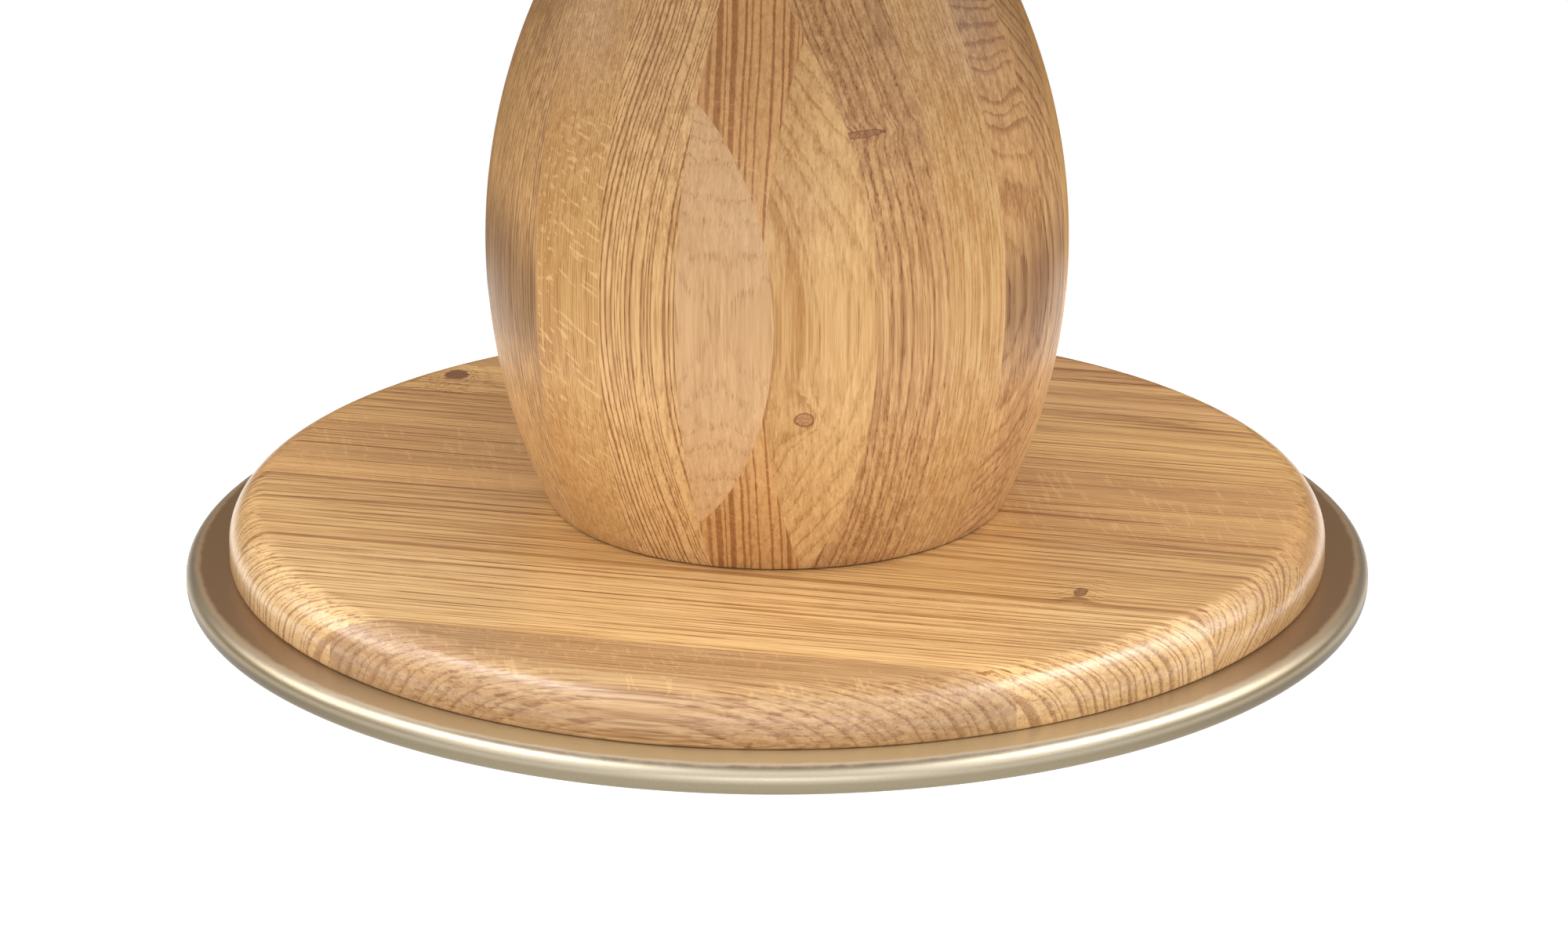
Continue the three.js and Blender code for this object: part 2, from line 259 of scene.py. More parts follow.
def add_world():
    """A sky that is warm and dim below, bright above, and darker overhead and low at the back. The camera
    itself sees plain white."""
    world = bpy.data.worlds.new("studio")
    bpy.context.scene.world = world
    world.use_nodes = True
    t = Tree(world.node_tree)
    white = world.node_tree.nodes["Background"]
    white.inputs["Color"].default_value = (1, 1, 1, 1)
    side = t.split(t.add("TexCoord").outputs["Generated"])
    rise = t.range(side[2], 0.25, 0.75, 0.32, 1.6)
    overhead = t.range(side[2], 0.86, 0.96, 1.0, 0.2)
    low_back = t.times(t.range(side[1], 0.0, 0.6), t.range(side[2], 0.40, 0.70, 1.0, 0.0))
    strength = t.times(t.times(rise, overhead), t.times_add(low_back, -0.85, 1.0))
    tint = t.mix(t.range(side[2], 0.25, 0.75), (1.0, 0.82, 0.69), (1.0, 0.99, 0.97))
    sky = t.add("Background", {"Color": tint, "Strength": strength})
    seen = t.add("LightPath").outputs["Is Camera Ray"]
    both = t.add("MixShader", {"Fac": seen, 1: sky.outputs[0], 2: white.outputs[0]})
    t.links.new(both.outputs[0], world.node_tree.nodes["World Output"].inputs["Surface"])


def add_studio():
    for name, settings in LAMPS.items():
        add_softbox(name, *settings)
    add_world()
    bpy.context.scene.view_settings.view_transform = "Standard"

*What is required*
Return all the data exactly as given.

*Result of the exercise*
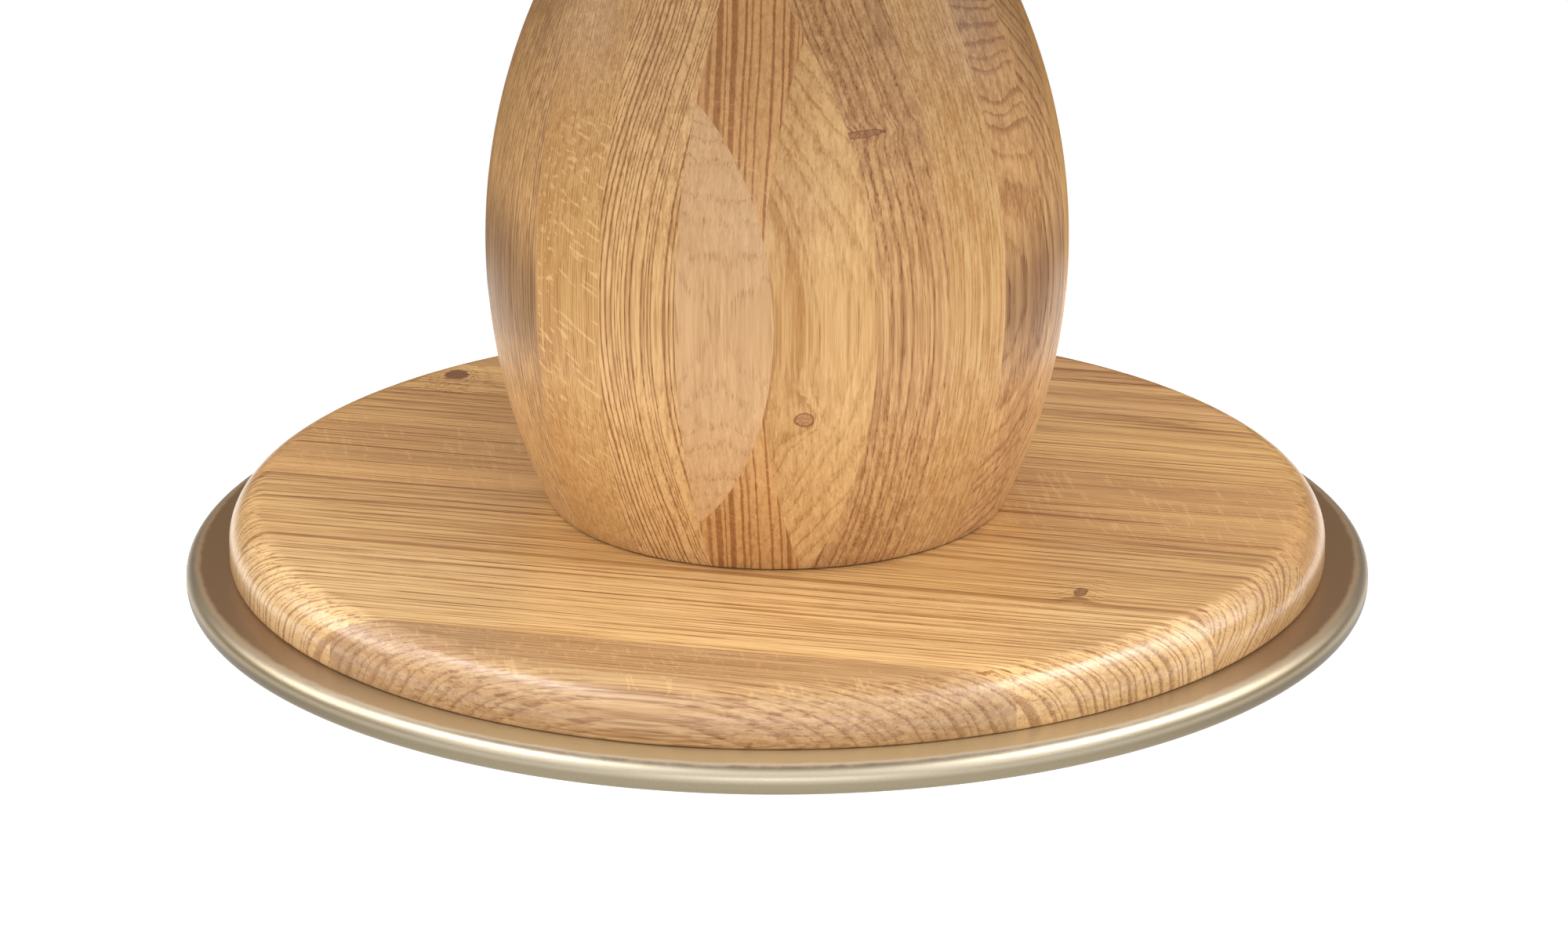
Continue the three.js and Blender code for this object: part 2, from line 259 of scene.py. More parts follow.
def add_world():
    """A sky that is warm and dim below, bright above, and darker overhead and low at the back. The camera
    itself sees plain white."""
    world = bpy.data.worlds.new("studio")
    bpy.context.scene.world = world
    world.use_nodes = True
    t = Tree(world.node_tree)
    white = world.node_tree.nodes["Background"]
    white.inputs["Color"].default_value = (1, 1, 1, 1)
    side = t.split(t.add("TexCoord").outputs["Generated"])
    rise = t.range(side[2], 0.25, 0.75, 0.32, 1.6)
    overhead = t.range(side[2], 0.86, 0.96, 1.0, 0.2)
    low_back = t.times(t.range(side[1], 0.0, 0.6), t.range(side[2], 0.40, 0.70, 1.0, 0.0))
    strength = t.times(t.times(rise, overhead), t.times_add(low_back, -0.85, 1.0))
    tint = t.mix(t.range(side[2], 0.25, 0.75), (1.0, 0.82, 0.69), (1.0, 0.99, 0.97))
    sky = t.add("Background", {"Color": tint, "Strength": strength})
    seen = t.add("LightPath").outputs["Is Camera Ray"]
    both = t.add("MixShader", {"Fac": seen, 1: sky.outputs[0], 2: white.outputs[0]})
    t.links.new(both.outputs[0], world.node_tree.nodes["World Output"].inputs["Surface"])


def add_studio():
    for name, settings in LAMPS.items():
        add_softbox(name, *settings)
    add_world()
    bpy.context.scene.view_settings.view_transform = "Standard"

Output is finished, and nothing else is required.